Saturday: git with latexdiff, TreeBASE and PMC package updates, bounds on lambda

bounds on lambda:

Updated the pmc wrappers for fit_continuous to pass bounds on lambda to the bootstrapping Monte Carlo functions.  Settled on passing all options explicitly after quite a bit of effort. Looking for way to pass a function all of it’s arguments as a named arguments in a list; statscicomp list suggested do.call() function; quite brilliant.

Considering user workflow for wrappers.  Conceptually, makes sense for user to run the standard package fit routines first, and then pass the results to pmc.  Added support to pass the fit, rather than refit, to create fitContinuous object of the pmc package.

Revised method for wrapping PMC capability around existing functions (given a fit method and a simulation method).  A bit cumbersome still, as requires a couple user-defined functions, but at least faster for me to write wrappers, if not likely simple enough for most users to write their own wrappers.  Construction is explained in the in-code documentation of pmc_model.R, but easily illustrated with some simple examples (also in pmc_ex.R)


# use the pmc_model to define a function that fits under "pureBirth" and simulates under "sim.bd.taxa"
pureBirth_fit <- function(fit_input){
 pmc_model(pureBirth, sim.bd.taxa,
 fit_input = fit_input,
 data_name = "x",
 function(m) list(n = length(m$fit_input$x), numbsim=1,
 lambda=m$fit_results$r1, mu=0, frac = 1,
 complete = FALSE, stochsampling = FALSE),
 function(x) branching.times(x[[1]][[1]]),
 function(fit_results) fit_results$LH )
 }

require(pmc)
data(geospiza)
fit_input = list(x=branching.times(geospiza$geospiza.tree))
m <- pureBirth_fit(fit_input)
x <- simulate(m)
m2<-update(m,x)
print(loglik(m2))

Note that then simulate, update, and loglik methods and work.   getParameters() returns all results of the fit method, which should be fixed (will create way too many copies of the data).

Started writing these for several of the common fit methods, discovered many of them do not have corresponding “simulate” methods available.  Also found many features of these packages that drive me a bit crazy. Not that I don’t do this out of laziness, hope to better before I release my packages:

my list of common faux pas in packages:

  • Don’t pollute the namespace. Don’t export functions in NAMESPACE not intended for use. Use IMPORTS instead of DEPENDS if your package requires other packages. Not to call anything out, but for instance, laser just exports all functions with exportPattern(“1+”, and then adds “Internal” to the documentation of these functions. If they are internal, don’t export them.

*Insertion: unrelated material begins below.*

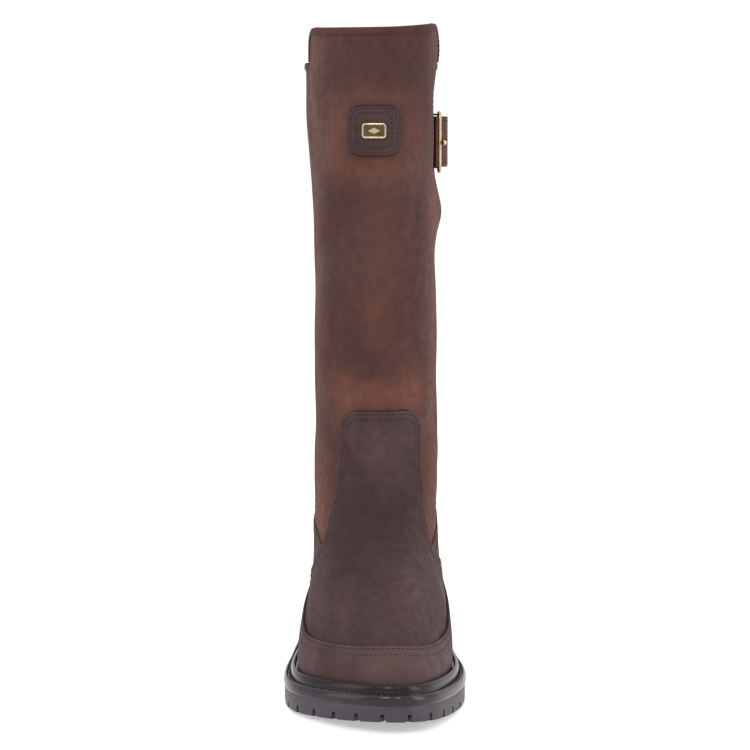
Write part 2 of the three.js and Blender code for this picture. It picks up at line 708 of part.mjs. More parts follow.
// The brass plate: a raised rim round a recessed field with a plain lozenge in it.
function badgePlate() {
  const plate = (across, up, radius, depth) =>
    new THREE.ExtrudeGeometry(roundedRect(across, up, radius), { depth, bevelEnabled: false, curveSegments: 4 });
  const [width, height] = PLATE_SIZE;
  const field = plate(width - 2 * PLATE_RIM, height - 2 * PLATE_RIM, 1.2, PLATE_THICKNESS);
  const body = solid(plate(width, height, 2, PLATE_THICKNESS));
  const recess = solid(moved(field, 0, 0, PLATE_THICKNESS - 0.7));
  const lozenge = solid(
    new THREE.CylinderGeometry(2, 2, 1, 4).rotateX(Math.PI / 2).scale(1.6, 0.9, 1).translate(0, 0, 1),
  );
  const standing = body.subtract(recess).add(lozenge);
  const front = shaftRow(BADGE_X, BADGE_Z) - OVERLAY[1] - GAP;
  return geometryOf(standing).rotateX(Math.PI / 2).translate(BADGE_X, front, BADGE_Z);
}

// ---------------------------------------------------------------- strap and buckle

// A point beside the shaft at the strap's height: y along the boot, out from the base surface.
function besideShaft(y, out) {
  const width = shaftRight(STRAP_Z);
  const front = shaftFront(STRAP_Z);
  const back = shaftBack(STRAP_Z);
  const middle = (front + back) / 2;
  const xAt = (at) => {
    const power = at < middle ? FRONT_POWER : BACK_POWER;
    return width * (1 - (Math.abs(at - middle) / (middle - front)) ** power) ** (1 / power);
  };
  const slope = (xAt(y + 0.2) - xAt(y - 0.2)) / 0.4;
  const normal = new THREE.Vector2(1, -slope).normalize();
  return new THREE.Vector2(xAt(y), y).addScaledVector(normal, out);
}

// A flat strip of leather along a line of points in the XY plane, width high about the strap's height.
function ribbon(line, thickness, width) {
  const rims = [[], []];
  line.forEach((at, k) => {
    const before = line[Math.max(k - 1, 0)];
    const after = line[Math.min(k + 1, line.length - 1)];
    const along = after.clone().sub(before).normalize();
    const side = new THREE.Vector2(along.y, -along.x);
    rims[0].push(at.clone().addScaledVector(side, thickness / 2));
    rims[1].unshift(at.clone().addScaledVector(side, -thickness / 2));
  });
  const shape = new THREE.Shape([...rims[0], ...rims[1]]);
  const made = new THREE.ExtrudeGeometry(shape, { depth: width, bevelEnabled: false });
  return moved(made, 0, 0, STRAP_Z - width / 2);
}

const strapLow = BASE[1] + GAP + STRAP_THICKNESS / 2;
const strapTop = besideShaft(STRAP_START_Y + 9, 0).x + strapLow + STRAP_THICKNESS / 2;
const frameX = strapTop + GAP + FRAME_THICKNESS / 2;
const barOut = frameX - besideShaft(HINGE_Y, 0).x;
const tabTurn = BAR_RADIUS + GAP + TAB_THICKNESS / 2;
const strapHigh = barOut + tabTurn + TAB_THICKNESS / 2 + GAP + STRAP_THICKNESS / 2 + 0.9;
const tabLevel = BASE[1] + KEEPER_WALL + 2 * GAP + TAB_THICKNESS / 2;
const tailLevel = tabLevel + TAB_THICKNESS / 2 + 0.5 + STRAP_THICKNESS / 2;

// The strap lies on the shaft under the frame's front bar, climbs over the back bar and drops into the keeper.
function strap() {
  const path = [
    [STRAP_START_Y, strapLow], [FRAME_FRONT_Y - 1.1, strapLow], [FRAME_FRONT_Y + 4.9, strapLow + 0.1],
    [HINGE_Y - 18.5, strapLow + 0.6], [HINGE_Y - 14, lerp(strapLow, strapHigh, 0.36)],
    [HINGE_Y - 10, lerp(strapLow, strapHigh, 0.7)], [HINGE_Y - 5.5, strapHigh - 0.9],
    [HINGE_Y, strapHigh], [HINGE_Y + 5, strapHigh - 1], [KEEPER_Y - 4.5, tailLevel + 1],
    [KEEPER_Y, tailLevel], [KEEPER_Y + 6, tailLevel],
    [KEEPER_Y + 12, tailLevel + 0.3], [KEEPER_Y + 19, tailLevel + 1],
  ].map(([y, out]) => besideShaft(y, out));
  const line = new THREE.SplineCurve(path).getPoints(30);
  const body = solid(ribbon(line, STRAP_THICKNESS, STRAP_WIDTH));
  const slot = new THREE.BoxGeometry(30, 12.5, 2 * (PRONG_RADIUS + PRONG_SIDE_PLAY));
  return body.subtract(solid(moved(slot, frameX, HINGE_Y - 11.6, STRAP_Z)));
}

function buckleTab() {
  const bar = new THREE.Vector2(frameX, HINGE_Y);
  const turn = spread(-1.5, 1.5, 10).map((angle) =>
    bar.clone().add(new THREE.Vector2(-Math.sin(angle), -Math.cos(angle)).multiplyScalar(tabTurn)),
  );
  const inner = [
    [KEEPER_Y + 18, BASE[1] + 0.4 + TAB_THICKNESS / 2], [KEEPER_Y + 12, tabLevel - 0.9],
    [KEEPER_Y + 6, tabLevel], [KEEPER_Y, tabLevel], [HINGE_Y + 8, tabLevel], [HINGE_Y + 4, tabLevel - 0.1],
  ];
  const outer = [[HINGE_Y + 2.5, barOut + tabTurn], [HINGE_Y + 5.5, barOut + tabTurn - 0.7]];
  const path = [
    ...inner.map(([y, out]) => besideShaft(y, out)),
    ...turn.slice().reverse(),
    ...outer.map(([y, out]) => besideShaft(y, out)),
  ];
  const body = solid(ribbon(path, TAB_THICKNESS, TAB_WIDTH));
  const slot = new THREE.BoxGeometry(12, 11, EYE_HEIGHT + 2);
  return body.subtract(solid(moved(slot, frameX, HINGE_Y - 1, STRAP_Z)));
}

function buckleFrame() {
  const ring = roundedRect(FRAME_DEPTH, FRAME_HEIGHT, 4);
  const open = roundedRect(FRAME_DEPTH, FRAME_HEIGHT - 2 * FRAME_BAND, 2);
  const bevel = 0.4;
  const flat = new THREE.ExtrudeGeometry(ring, {
    depth: FRAME_THICKNESS - 2 * bevel,
    bevelThickness: bevel,
    bevelSize: bevel,
    bevelOffset: -bevel,
    bevelSegments: 1,
    curveSegments: 4,
  });
  const hole = new THREE.ExtrudeGeometry(open, { depth: 8, bevelEnabled: false, curveSegments: 3 });
  const stand = (geometry, y) =>
    geometry.rotateX(Math.PI / 2).rotateZ(Math.PI / 2).translate(0, y, STRAP_Z);
  const middle = FRAME_FRONT_Y + FRAME_DEPTH / 2;
  const body = stand(moved(flat, 0, 0, bevel - FRAME_THICKNESS / 2), middle).translate(frameX, 0, 0);
  const gap = stand(moved(hole, 0, 0, -4), middle + FRAME_BAND).translate(frameX, 0, 0);
  const bar = new THREE.CylinderGeometry(BAR_RADIUS, BAR_RADIUS, FRAME_HEIGHT - 2, 10).rotateX(Math.PI / 2);
  return solid(body).subtract(solid(gap)).add(solid(moved(bar, frameX, HINGE_Y, STRAP_Z)));
}

function buckleProng() {
  const bore = BAR_RADIUS + GAP;
  const half = EYE_HEIGHT / 2;
  const corners = [[bore, -half], [EYE_RADIUS, -half], [EYE_RADIUS, half], [bore, half], [bore, -half]];
  const profile = corners.map(([radius, height]) => new THREE.Vector2(radius, height));
  const eye = new THREE.LatheGeometry(profile, 14).rotateX(Math.PI / 2);
  const restX = frameX + FRAME_THICKNESS / 2 + GAP + PRONG_RADIUS;
  const restY = FRAME_FRONT_Y - 0.4;
  const start = new THREE.Vector3(frameX + 0.9, HINGE_Y - 1.9, STRAP_Z);
  const end = new THREE.Vector3(restX, restY, STRAP_Z);
  const along = end.clone().sub(start);
  const rod = new THREE.CylinderGeometry(PRONG_RADIUS, PRONG_RADIUS, along.length(), 10);
  const upright = new THREE.Vector3(0, 1, 0);
  rod.applyQuaternion(new THREE.Quaternion().setFromUnitVectors(upright, along.clone().normalize()));
  const centre = start.add(end).divideScalar(2);
  const ball = new THREE.SphereGeometry(PRONG_RADIUS + 0.6, 10, 8);
  return solid(moved(eye, frameX, HINGE_Y, STRAP_Z))
    .add(solid(moved(rod, centre.x, centre.y, centre.z)))
    .add(solid(moved(ball, restX + 0.3, restY - 0.9, STRAP_Z)));
}

function strapKeeper() {
  const wall = KEEPER_WALL;
  const low = BASE[1] + GAP;
  const high = tailLevel + STRAP_THICKNESS / 2 + 2;
  const halfDeep = (high - low - wall) / 2;
  const reach = STRAP_WIDTH / 2 + 0.5;
  const outer = roundedRect(2 * (halfDeep + wall), 2 * (reach + wall), 1.4);
  outer.holes.push(roundedRect(2 * halfDeep, 2 * reach, 0.5));
  const sides = { depth: KEEPER_WIDTH, bevelEnabled: false, curveSegments: 2 };
  const ring = new THREE.ExtrudeGeometry(outer, sides);
  const base = besideShaft(KEEPER_Y, 0);
  const far = besideShaft(KEEPER_Y, 1);
  const seat = besideShaft(KEEPER_Y, low + halfDeep + wall);
  const angle = Math.atan2(far.y - base.y, far.x - base.x);
  return moved(ring, 0, 0, -KEEPER_WIDTH / 2)
    .rotateX(Math.PI / 2)
    .rotateZ(angle)
    .translate(seat.x, seat.y, STRAP_Z);
}

// ---------------------------------------------------------------- materials and assembly

const paint = (color, roughness, metalness = 0) => () =>
  new THREE.MeshStandardMaterial({ color, roughness, metalness });
const redLeather = paint(0x5a3a30, 0.6);
const darkLeather = paint(0x4a3833, 0.55);
const liningLeather = paint(0x8a6a4c, 0.8);
const board = paint(0x9b8362, 0.9);
const rubber = paint(0x2b272b, 0.45);
const brass = paint(0xb89a5e, 0.35, 1);
const steel = paint(0x9a9ea2, 0.4, 1);
const elastic = paint(0x2f2522, 0.85);

const boot = new THREE.Group();

function add(name, shape, material) {
  const geometry = shape.isBufferGeometry ? shape : geometryOf(shape);
  const mesh = new THREE.Mesh(geometry, material());
  mesh.name = name;
  boot.add(mesh);
}

// The shoe bottom, from the ground up.
add("outsole", outsole(), rubber);
add("welt", welt(), rubber);
add("filler", filler(), board);
add("shank", shankSlab(0), steel);
add("insole_board", seatLayer(insoleInset, insoleLow, insoleLow + INSOLE_THICKNESS), board);
add("footbed", seatLayer(insoleInset + 0.6, footbedLow, footbedLow + FOOTBED_THICKNESS), liningLeather);

// Linings and stiffening.
add("foot_lining", footLining(), liningLeather);
add("shaft_lining", shaftLining(), liningLeather);
add("toe_puff", toePuff(), board);
add("heel_stiffener", heelStiffener(), board);
add("vamp_backer", interlining(), board);

// Leather outers.
add("front_shaft_panel", baseLayer.intersect(frontPanelCutter(0)), redLeather);
add("back_panel_inner", backPanel(0.5 + SLIT, 1 - SEAM_S - SLIT), redLeather);
add("back_panel_outer", backPanel(SEAM_S + SLIT, 0.5 - SLIT).subtract(gussetCutter(SLIT)), redLeather);
add("gusset", gusset(), elastic);
add("vamp", overlayLayer.intersect(vampCutter(0)), darkLeather);
add("heel_foxing", heelFoxing(), darkLeather);
add("mudguard", mudguard(), redLeather);
add("backstay", backstay(), darkLeather);
add("front_binding", frontBinding(), redLeather);
add("back_binding", backBinding(), redLeather);

// Badge, strap and buckle.
add("badge_patch", badgePatch(), darkLeather);
add("badge_plate", badgePlate(), brass);
add("strap", strap(), redLeather);
add("strap_keeper", strapKeeper(), redLeather);
add("buckle_tab", buckleTab(), redLeather);
add("buckle_frame", buckleFrame(), brass);
add("buckle_prong", buckleProng(), brass);

export default boot;
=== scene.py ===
"""A tall leather riding boot: fine surfaces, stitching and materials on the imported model."""
import math

import bpy
import numpy as np
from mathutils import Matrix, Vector
from mathutils.kdtree import KDTree


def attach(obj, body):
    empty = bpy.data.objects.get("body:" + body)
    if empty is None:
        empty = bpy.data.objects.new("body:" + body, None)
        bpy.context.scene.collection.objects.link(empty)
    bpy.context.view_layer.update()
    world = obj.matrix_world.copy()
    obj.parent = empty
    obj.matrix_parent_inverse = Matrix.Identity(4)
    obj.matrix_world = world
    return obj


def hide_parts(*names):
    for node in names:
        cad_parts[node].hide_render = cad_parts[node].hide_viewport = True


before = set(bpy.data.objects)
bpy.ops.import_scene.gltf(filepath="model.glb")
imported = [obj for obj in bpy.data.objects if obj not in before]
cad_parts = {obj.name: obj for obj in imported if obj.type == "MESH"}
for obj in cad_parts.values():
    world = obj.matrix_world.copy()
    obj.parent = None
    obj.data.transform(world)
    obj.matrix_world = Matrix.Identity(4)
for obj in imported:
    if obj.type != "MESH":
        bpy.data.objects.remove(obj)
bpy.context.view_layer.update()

# ---------------------------------------------------------------- sizes, in millimetres

MM = 0.001
SOLE_HALF_LENGTH = 143.0
SOLE_HALF_WIDTH = 55.25
SOLE_THICKNESS = 17.3
HEEL_LIFT = 16.0
TOE_SPRING = 8.0
TOE_SPRING_TOP = 6.0
WAIST_LIFT = 11.0
LUG_DEPTH = 4.6
LUG_GAP = 2.4
LUG_PITCH = 17.0
LUG_REACH = 8.2
NOTCH_FLARE = 2.2
# How many times as wide as its cut a flare is.
FLARE_SHARE = 1.9
# The first rows of the sole's profile, after its seat, are its polished lip.
LIP_ROWS = 10
WELT_THICKNESS = 3.0
WELT_GAP = 0.6
UPPER_INSET = 14.0
ANKLE_Z = 150.0
TOP_Z = 406.0
BACK_TOP_Z = 383.0
CORNER_RADIUS = 11.0
SHAFT_GIRTH = 372.0
SEAM_S = 0.21
STRAP_Z = 334.0
HINGE_Y = 84.0
STRAP_START_Y = 47.0
KEEPER_Y = 98.0

# How far each leather layer lies out of the upper's base surface.
LINING = (-1.7, -0.5)
BASE = (0.0, 1.7)
OVERLAY = (2.0, 3.5)
RAND = (3.5, 5.0)

# How high the toe puff and the heel stiffener reach, as t on the upper.
PUFF_T = 0.29
STIFFENER_T = 0.48

GROOVE_DEPTH = 0.3
GROOVE_WIDTH = 0.55
STITCH_SLANT = 0.08
# Distances from a rounded edge, close together where it curves and at its stitch lines.
EDGE_REACH = (0, 0.12, 0.35, 0.7, 1.1, 1.6, 2.1, 2.6, 3.1, 3.8, 4.8, 5.5, 6.1, 6.7, 7.6)


# ---------------------------------------------------------------- small maths


def smooth(x):
    x = np.clip(x, 0.0, 1.0)
    return x * x * (3 - 2 * x)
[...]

  • When returning a fit object, return all the function inputs as well (model used, data, etc). Ideally as an object with an assigned type and methods associated with it as well. laser, geiger, and others often return very simple list objects without this information.

  • Keep all function options of the utilities you use available to the user. The most common example here is that bothers me endlessly is the optim method, used by almost all of the packages, which for some reason all prefer the bounded box method and don’t allow the user to alter this. Hitting these bounds leads to a fair fraction of the confusion on the r-sig-phylo list regarding the behavior of one of these functions, and is usually completely unnecessary.

  • likelihood based methods should always include methods to simulate under the process modeled. (medusa, many of the laser fits, etc don’t have this capacity).

  • Write as a separate function the likelihood method passed to optim. This makes it easy to extend to other methods.

Ooh, things we’d never do in phylogenetics: daily testing of software (buildbot, googletest)

git and latexdiff:

Spent way too long working out how to checkout the current commit and the previous commit of a tex file for a latex-diff.  checkout without specifying a branch means you end up with detached head, on a  “no-banch”, which I couldn’t seem to merge back to master.  Checking out a copy while specifying a branch avoids this.  (revert might work too?)


mkdir tmp
cp file.tex tmp/ #keep a copy to diff against
git checkout -b test master~1 file.tex # checkout onto a separate branch
latexdiff file.tex tmp/file.tex > diff.tex #
pdflatex diff.tex #
git checkout master # switch back to master
git-branch -D test # remove the test branch

Initialize an empty repository on webserver (note we need –bare if we want to start things off by pushing to this).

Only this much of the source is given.